WHAT THE TASK REQUIRES
Quote exactly, and only, the lines from the one with "eye_right();" down to the one with "obj.parent = empty", both included.

RAW DATA
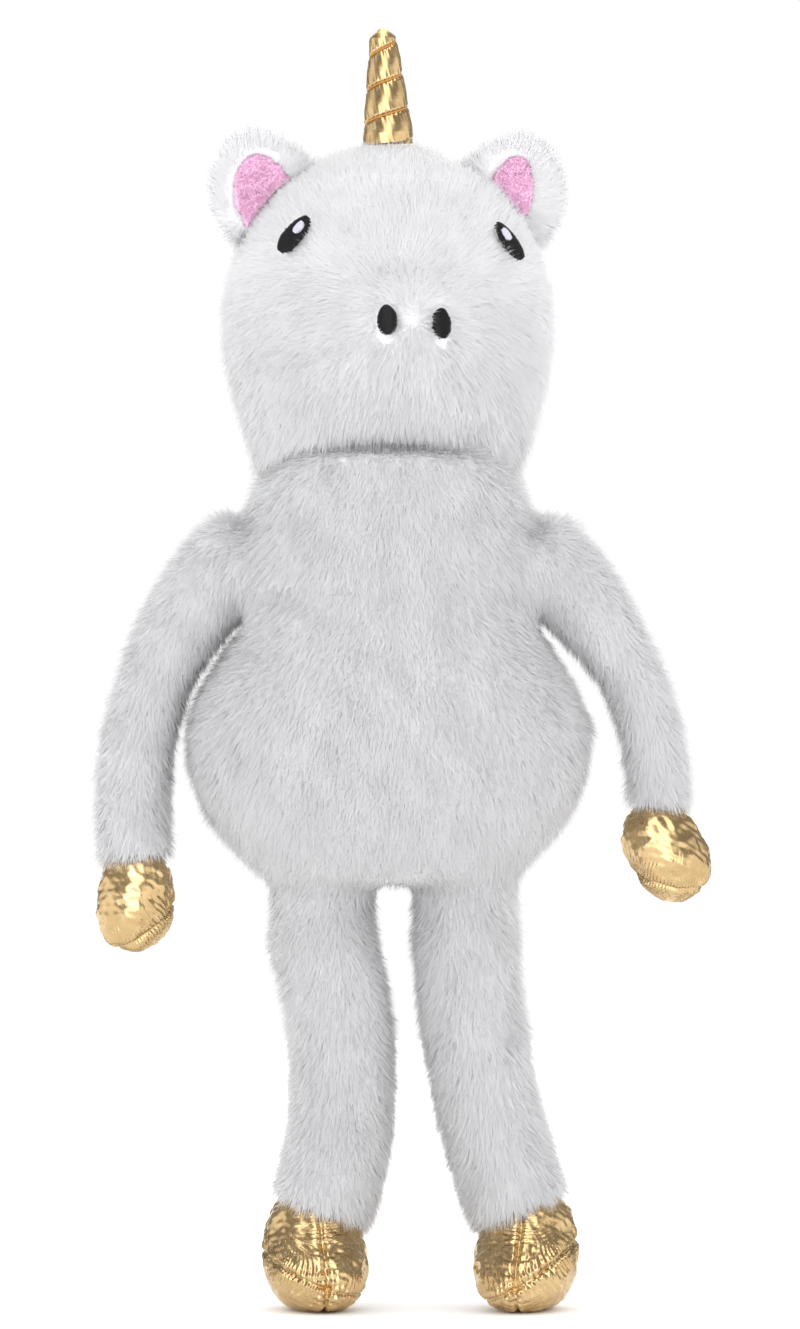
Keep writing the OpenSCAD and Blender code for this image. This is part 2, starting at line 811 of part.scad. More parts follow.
module foot_inner_panel(side) {
    color("khaki") foot_upper(side, -1);
}

module foot_sole(side) {
    color("goldenrod") place() at_ankle(side) intersection() {
        foot_shell(side);
        foot_sole_side(side, 0);
    }
}

module foot_stuffing(side) {
    color("lightyellow") place() at_ankle(side) foot_form(side, gold_t + stuffing_gap);
}

module foot_left_outer_panel() {
    foot_outer_panel(LEFT);
}

module foot_right_outer_panel() {
    foot_outer_panel(RIGHT);
}

module foot_left_inner_panel() {
    foot_inner_panel(LEFT);
}

module foot_right_inner_panel() {
    foot_inner_panel(RIGHT);
}

module foot_left_sole() {
    foot_sole(LEFT);
}

module foot_right_sole() {
    foot_sole(RIGHT);
}

module foot_left_stuffing() {
    foot_stuffing(LEFT);
}

module foot_right_stuffing() {
    foot_stuffing(RIGHT);
}

torso_front_panel();
torso_back_panel();
torso_stuffing();
closing_seam_thread();
head_face_panel();
head_back_panel();
head_stuffing();
ear_left_shell();
ear_right_shell();
ear_left_lining();
ear_right_lining();
eye_left();
eye_right();
eye_left_glint();
eye_right_glint();
nostril_left();
nostril_right();
horn_cover();
horn_stuffing();
horn_thread();
arm_left_sleeve();
arm_right_sleeve();
arm_left_stuffing();
arm_right_stuffing();
hand_left_wrap();
hand_right_wrap();
hand_left_sole();
hand_right_sole();
hand_left_stuffing();
hand_right_stuffing();
leg_left_sleeve();
leg_right_sleeve();
leg_left_stuffing();
leg_right_stuffing();
foot_left_outer_panel();
foot_right_outer_panel();
foot_left_inner_panel();
foot_right_inner_panel();
foot_left_sole();
foot_right_sole();
foot_left_stuffing();
foot_right_stuffing();
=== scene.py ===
"""A long-legged soft toy unicorn: white fur, gold fabric hooves and horn, embroidered face."""
import json
import math

import bpy
import numpy as np
from bpy.props import FloatProperty, FloatVectorProperty, IntProperty, PointerProperty
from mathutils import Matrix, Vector
from mathutils.bvhtree import BVHTree


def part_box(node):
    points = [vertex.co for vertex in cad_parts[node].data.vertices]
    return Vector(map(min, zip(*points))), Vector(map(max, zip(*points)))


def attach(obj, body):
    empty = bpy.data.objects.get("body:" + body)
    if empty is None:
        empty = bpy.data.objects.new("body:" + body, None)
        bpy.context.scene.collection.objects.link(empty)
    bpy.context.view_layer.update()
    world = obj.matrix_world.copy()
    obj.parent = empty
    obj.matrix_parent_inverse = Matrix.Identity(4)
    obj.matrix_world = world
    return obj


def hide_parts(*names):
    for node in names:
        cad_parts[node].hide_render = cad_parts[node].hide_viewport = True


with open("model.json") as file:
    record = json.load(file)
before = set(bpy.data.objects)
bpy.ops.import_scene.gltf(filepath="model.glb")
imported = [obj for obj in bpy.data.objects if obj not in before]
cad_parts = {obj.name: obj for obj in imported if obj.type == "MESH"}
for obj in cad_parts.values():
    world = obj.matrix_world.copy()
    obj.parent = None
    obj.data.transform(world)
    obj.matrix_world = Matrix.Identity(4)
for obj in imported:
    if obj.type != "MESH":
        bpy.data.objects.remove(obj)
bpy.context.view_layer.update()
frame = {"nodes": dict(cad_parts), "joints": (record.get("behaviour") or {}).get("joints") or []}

bl_info = {
    "name": "Soft Toy Unicorn",
    "version": (1, 0, 0),
    "blender": (4, 5, 0),
    "location": "View3D > Sidebar > Unicorn",
    "description": "Dresses the soft toy unicorn's frame in fur, gold fabric and embroidery",
    "category": "Object",
}

SIDES = ("left", "right")
MM = 0.001


# ---------------------------------------------------------------- settings

def colour(name, description, value):
    return FloatVectorProperty(name=name, description=description, default=value, size=3,
                               min=0, max=1, subtype="COLOR")


def length(name, description, value, low, high):
    return FloatProperty(name=name, description=description, default=value, min=low, max=high,
                         unit="LENGTH", subtype="DISTANCE")


class UnicornFur(bpy.types.PropertyGroup):
    pile: length("Pile", "Length of a tuft of fur", 0.0122, 0.004, 0.03)
    tuft: length("Tuft width", "Width of a tuft at its root", 0.00072, 0.0003, 0.003)
    density: FloatProperty(name="Density", description="Tufts on a square centimetre of fabric",
                           default=150, min=5, max=400)
    lift: FloatProperty(name="Lift", description="How far the pile stands up, 0 flat to 1 upright",
                        default=0.42, min=0, max=1, subtype="FACTOR")
    clump: FloatProperty(name="Clumping", description="How far the tips of a lock draw together",
                         default=0.24, min=0, max=1, subtype="FACTOR")
    tip: colour("Tip colour", "Colour at the tips", (0.96, 0.96, 0.965))
    # The root colour is darker and cooler than the tip colour: painted shade down in the pile.
    root: colour("Root colour", "Colour down in the pile", (0.90, 0.90, 0.925))
    lining: colour("Lining colour", "Pink of the ear linings", (1.0, 0.64, 0.86))
    lining_pile: length("Lining pile", "Pile of the ear linings", 0.0026, 0.001, 0.006)


class UnicornGold(bpy.types.PropertyGroup):
    gold: colour("Gold", "Lit colour of the foil fabric", (0.72, 0.52, 0.27))
    # The shade colour is painted shade in the foil's creases and painted dark reflections.
    shade: colour("Shade", "Colour in the foil's creases", (0.42, 0.28, 0.125))
    # The glint colour makes painted highlights: near-white flecks in the base colour.
    glint: colour("Glint", "Colour of the foil's brightest flecks", (1.0, 0.90, 0.62))
    thread: colour("Thread", "Colour of the thread wound round the horn", (0.62, 0.30, 0.07))
    pucker: length("Pucker", "Height of the puckers along a seam", 0.0007, 0, 0.003)
    pucker_pitch: length("Pucker pitch", "Distance between puckers", 0.0042, 0.001, 0.01)
    seam: length("Seam depth", "Depth of a sewn seam", 0.0022, 0, 0.005)
    horn_turns: FloatProperty(name="Horn turns", description="Turns of thread up the horn",
                              default=3.0, min=1, max=8)


class UnicornFace(bpy.types.PropertyGroup):
    black: colour("Black", "Colour of the black embroidery", (0.005, 0.005, 0.006))
    pale: colour("Highlight", "Colour of the eyes' embroidered highlights", (0.74, 0.73, 0.84))
    stitch: length("Stitch", "Distance between embroidery threads", 0.00055, 0.0002, 0.002)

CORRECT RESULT
eye_right();
eye_left_glint();
eye_right_glint();
nostril_left();
nostril_right();
horn_cover();
horn_stuffing();
horn_thread();
arm_left_sleeve();
arm_right_sleeve();
arm_left_stuffing();
arm_right_stuffing();
hand_left_wrap();
hand_right_wrap();
hand_left_sole();
hand_right_sole();
hand_left_stuffing();
hand_right_stuffing();
leg_left_sleeve();
leg_right_sleeve();
leg_left_stuffing();
leg_right_stuffing();
foot_left_outer_panel();
foot_right_outer_panel();
foot_left_inner_panel();
foot_right_inner_panel();
foot_left_sole();
foot_right_sole();
foot_left_stuffing();
foot_right_stuffing();
=== scene.py ===
"""A long-legged soft toy unicorn: white fur, gold fabric hooves and horn, embroidered face."""
import json
import math

import bpy
import numpy as np
from bpy.props import FloatProperty, FloatVectorProperty, IntProperty, PointerProperty
from mathutils import Matrix, Vector
from mathutils.bvhtree import BVHTree


def part_box(node):
    points = [vertex.co for vertex in cad_parts[node].data.vertices]
    return Vector(map(min, zip(*points))), Vector(map(max, zip(*points)))


def attach(obj, body):
    empty = bpy.data.objects.get("body:" + body)
    if empty is None:
        empty = bpy.data.objects.new("body:" + body, None)
        bpy.context.scene.collection.objects.link(empty)
    bpy.context.view_layer.update()
    world = obj.matrix_world.copy()
    obj.parent = empty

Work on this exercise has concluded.